Aim: Give back, unchanged, the line with "base_shell();", the line with "zip(*points))), Vector(map(max, zip(*points)))", and every line between them, and no other line.

Material:
------------------------------------------------------------

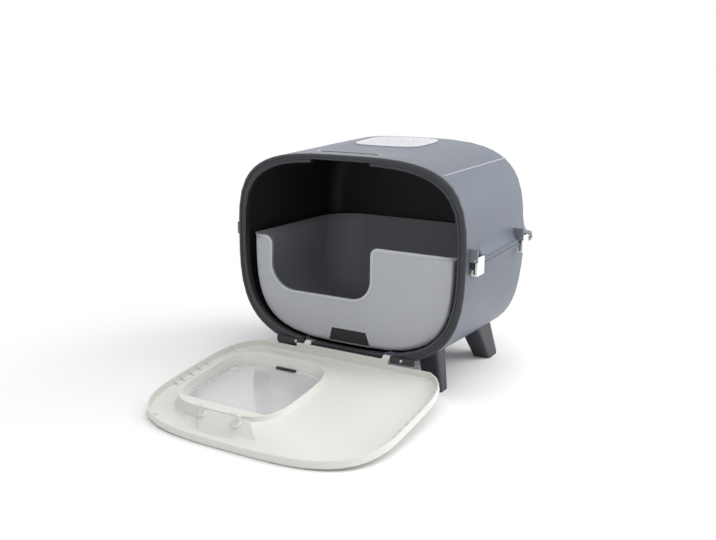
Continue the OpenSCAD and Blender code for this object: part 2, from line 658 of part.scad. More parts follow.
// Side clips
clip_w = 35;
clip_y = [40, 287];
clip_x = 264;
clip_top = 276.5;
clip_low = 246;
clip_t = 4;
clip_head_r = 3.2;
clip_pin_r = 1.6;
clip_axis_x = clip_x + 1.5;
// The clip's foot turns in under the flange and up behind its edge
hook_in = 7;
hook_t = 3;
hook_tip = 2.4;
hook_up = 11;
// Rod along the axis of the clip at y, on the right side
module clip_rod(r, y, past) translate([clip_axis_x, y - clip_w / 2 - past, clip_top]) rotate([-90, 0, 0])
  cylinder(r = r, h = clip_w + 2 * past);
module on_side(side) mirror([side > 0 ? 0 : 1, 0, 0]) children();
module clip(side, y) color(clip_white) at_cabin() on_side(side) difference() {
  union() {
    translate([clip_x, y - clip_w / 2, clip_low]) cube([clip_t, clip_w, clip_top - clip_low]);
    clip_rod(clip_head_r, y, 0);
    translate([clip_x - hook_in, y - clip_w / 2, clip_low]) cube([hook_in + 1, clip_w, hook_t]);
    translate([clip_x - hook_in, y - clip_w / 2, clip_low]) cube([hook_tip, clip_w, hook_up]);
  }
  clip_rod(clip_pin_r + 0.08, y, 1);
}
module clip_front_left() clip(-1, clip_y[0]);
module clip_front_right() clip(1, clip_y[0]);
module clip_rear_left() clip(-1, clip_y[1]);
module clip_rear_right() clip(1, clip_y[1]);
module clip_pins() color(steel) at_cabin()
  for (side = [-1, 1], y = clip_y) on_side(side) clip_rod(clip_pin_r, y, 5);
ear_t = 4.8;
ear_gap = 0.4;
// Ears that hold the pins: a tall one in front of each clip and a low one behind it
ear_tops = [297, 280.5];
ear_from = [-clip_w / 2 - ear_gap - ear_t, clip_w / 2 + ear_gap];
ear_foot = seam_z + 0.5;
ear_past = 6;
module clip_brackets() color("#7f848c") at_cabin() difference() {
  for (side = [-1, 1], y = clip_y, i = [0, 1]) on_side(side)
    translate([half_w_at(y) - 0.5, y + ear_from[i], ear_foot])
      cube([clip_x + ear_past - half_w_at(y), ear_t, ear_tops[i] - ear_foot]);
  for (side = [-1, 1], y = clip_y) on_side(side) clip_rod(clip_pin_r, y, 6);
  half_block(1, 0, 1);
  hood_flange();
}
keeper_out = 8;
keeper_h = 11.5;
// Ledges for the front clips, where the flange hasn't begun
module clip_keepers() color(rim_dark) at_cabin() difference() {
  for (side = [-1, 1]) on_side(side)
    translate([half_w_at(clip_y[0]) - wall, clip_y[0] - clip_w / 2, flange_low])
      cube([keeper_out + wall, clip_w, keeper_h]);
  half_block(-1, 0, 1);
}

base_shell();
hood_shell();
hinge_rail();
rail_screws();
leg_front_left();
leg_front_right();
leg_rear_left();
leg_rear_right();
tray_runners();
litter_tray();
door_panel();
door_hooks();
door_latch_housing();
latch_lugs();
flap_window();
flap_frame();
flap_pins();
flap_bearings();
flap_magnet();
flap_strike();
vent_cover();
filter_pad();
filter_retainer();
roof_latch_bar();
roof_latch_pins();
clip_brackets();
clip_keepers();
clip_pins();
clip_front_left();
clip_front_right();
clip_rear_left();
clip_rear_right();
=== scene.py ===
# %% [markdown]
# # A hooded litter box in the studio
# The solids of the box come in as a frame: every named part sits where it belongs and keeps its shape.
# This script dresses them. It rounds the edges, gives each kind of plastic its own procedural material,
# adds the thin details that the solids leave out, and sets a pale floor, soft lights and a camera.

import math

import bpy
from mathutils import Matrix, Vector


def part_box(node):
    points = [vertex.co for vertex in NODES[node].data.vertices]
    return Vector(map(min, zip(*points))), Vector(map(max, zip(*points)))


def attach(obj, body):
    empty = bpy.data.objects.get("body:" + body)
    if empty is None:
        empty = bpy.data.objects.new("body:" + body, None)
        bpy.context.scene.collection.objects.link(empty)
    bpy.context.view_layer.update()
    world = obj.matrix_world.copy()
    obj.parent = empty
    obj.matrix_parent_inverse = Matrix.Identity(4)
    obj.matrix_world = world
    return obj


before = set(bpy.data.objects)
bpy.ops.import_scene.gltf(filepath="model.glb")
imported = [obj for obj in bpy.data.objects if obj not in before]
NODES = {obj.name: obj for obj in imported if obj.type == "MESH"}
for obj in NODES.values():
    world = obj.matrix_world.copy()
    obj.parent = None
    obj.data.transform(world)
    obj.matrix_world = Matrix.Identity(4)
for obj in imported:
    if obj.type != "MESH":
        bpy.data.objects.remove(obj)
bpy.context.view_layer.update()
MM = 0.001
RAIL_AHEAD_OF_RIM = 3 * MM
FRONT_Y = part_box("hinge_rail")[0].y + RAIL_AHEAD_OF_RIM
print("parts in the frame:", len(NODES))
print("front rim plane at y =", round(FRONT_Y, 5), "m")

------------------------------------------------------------

Answer to the task:
base_shell();
hood_shell();
hinge_rail();
rail_screws();
leg_front_left();
leg_front_right();
leg_rear_left();
leg_rear_right();
tray_runners();
litter_tray();
door_panel();
door_hooks();
door_latch_housing();
latch_lugs();
flap_window();
flap_frame();
flap_pins();
flap_bearings();
flap_magnet();
flap_strike();
vent_cover();
filter_pad();
filter_retainer();
roof_latch_bar();
roof_latch_pins();
clip_brackets();
clip_keepers();
clip_pins();
clip_front_left();
clip_front_right();
clip_rear_left();
clip_rear_right();
=== scene.py ===
# %% [markdown]
# # A hooded litter box in the studio
# The solids of the box come in as a frame: every named part sits where it belongs and keeps its shape.
# This script dresses them. It rounds the edges, gives each kind of plastic its own procedural material,
# adds the thin details that the solids leave out, and sets a pale floor, soft lights and a camera.

import math

import bpy
from mathutils import Matrix, Vector


def part_box(node):
    points = [vertex.co for vertex in NODES[node].data.vertices]
    return Vector(map(min, zip(*points))), Vector(map(max, zip(*points)))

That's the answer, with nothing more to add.